[Request] Find every line in the records below that holds the word "follow", and copy it out.
───── Provided records
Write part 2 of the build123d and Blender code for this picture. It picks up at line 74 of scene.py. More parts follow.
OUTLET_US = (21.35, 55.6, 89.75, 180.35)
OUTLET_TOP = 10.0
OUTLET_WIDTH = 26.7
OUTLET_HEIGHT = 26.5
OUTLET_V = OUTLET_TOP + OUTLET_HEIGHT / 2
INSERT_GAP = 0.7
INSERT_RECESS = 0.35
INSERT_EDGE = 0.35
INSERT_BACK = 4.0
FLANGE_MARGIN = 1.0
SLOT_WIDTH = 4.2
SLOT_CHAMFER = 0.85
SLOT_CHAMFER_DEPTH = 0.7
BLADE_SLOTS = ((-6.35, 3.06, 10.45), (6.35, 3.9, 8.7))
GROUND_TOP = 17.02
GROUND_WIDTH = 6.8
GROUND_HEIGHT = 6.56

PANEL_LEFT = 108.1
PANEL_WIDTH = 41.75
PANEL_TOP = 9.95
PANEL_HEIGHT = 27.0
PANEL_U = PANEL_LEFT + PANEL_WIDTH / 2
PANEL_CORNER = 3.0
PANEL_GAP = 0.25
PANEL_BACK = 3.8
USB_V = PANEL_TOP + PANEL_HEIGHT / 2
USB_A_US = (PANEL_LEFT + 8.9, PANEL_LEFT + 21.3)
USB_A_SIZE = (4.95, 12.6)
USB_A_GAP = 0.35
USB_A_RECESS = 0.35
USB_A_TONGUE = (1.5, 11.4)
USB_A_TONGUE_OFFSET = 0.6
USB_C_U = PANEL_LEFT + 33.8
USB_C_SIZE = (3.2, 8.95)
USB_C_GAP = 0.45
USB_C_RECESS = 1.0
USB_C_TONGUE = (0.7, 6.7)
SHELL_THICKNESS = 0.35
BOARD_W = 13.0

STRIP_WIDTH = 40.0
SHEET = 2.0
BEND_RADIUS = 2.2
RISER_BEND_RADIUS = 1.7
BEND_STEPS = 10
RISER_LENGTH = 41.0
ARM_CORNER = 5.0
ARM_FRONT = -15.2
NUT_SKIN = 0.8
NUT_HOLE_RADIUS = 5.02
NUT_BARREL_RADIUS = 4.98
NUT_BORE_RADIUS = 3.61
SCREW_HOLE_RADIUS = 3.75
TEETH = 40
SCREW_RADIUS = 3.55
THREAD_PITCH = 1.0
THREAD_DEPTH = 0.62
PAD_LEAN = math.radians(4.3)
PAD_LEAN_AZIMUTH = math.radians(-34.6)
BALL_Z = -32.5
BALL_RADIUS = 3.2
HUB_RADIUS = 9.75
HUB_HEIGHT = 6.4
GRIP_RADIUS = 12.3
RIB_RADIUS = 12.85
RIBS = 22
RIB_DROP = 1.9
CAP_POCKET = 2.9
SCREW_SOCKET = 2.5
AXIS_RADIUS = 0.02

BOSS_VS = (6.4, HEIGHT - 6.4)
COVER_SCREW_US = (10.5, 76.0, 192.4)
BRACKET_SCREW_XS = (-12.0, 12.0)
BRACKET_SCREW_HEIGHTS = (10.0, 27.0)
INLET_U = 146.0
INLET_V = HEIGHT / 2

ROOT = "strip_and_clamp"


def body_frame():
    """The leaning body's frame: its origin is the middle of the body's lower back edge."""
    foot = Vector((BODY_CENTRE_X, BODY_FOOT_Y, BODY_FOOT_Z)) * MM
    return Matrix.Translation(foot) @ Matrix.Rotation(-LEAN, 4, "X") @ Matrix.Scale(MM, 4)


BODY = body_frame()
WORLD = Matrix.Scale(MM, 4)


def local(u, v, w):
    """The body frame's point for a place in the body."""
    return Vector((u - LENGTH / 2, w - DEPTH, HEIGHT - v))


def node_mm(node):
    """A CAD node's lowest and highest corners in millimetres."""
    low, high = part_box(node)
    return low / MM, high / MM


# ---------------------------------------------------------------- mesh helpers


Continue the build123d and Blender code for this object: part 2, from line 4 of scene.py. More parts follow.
──────────
[Result]
Write part 2 of the build123d and Blender code for this picture. It picks up at line 74 of scene.py. More parts follow.
Continue the build123d and Blender code for this object: part 2, from line 4 of scene.py. More parts follow.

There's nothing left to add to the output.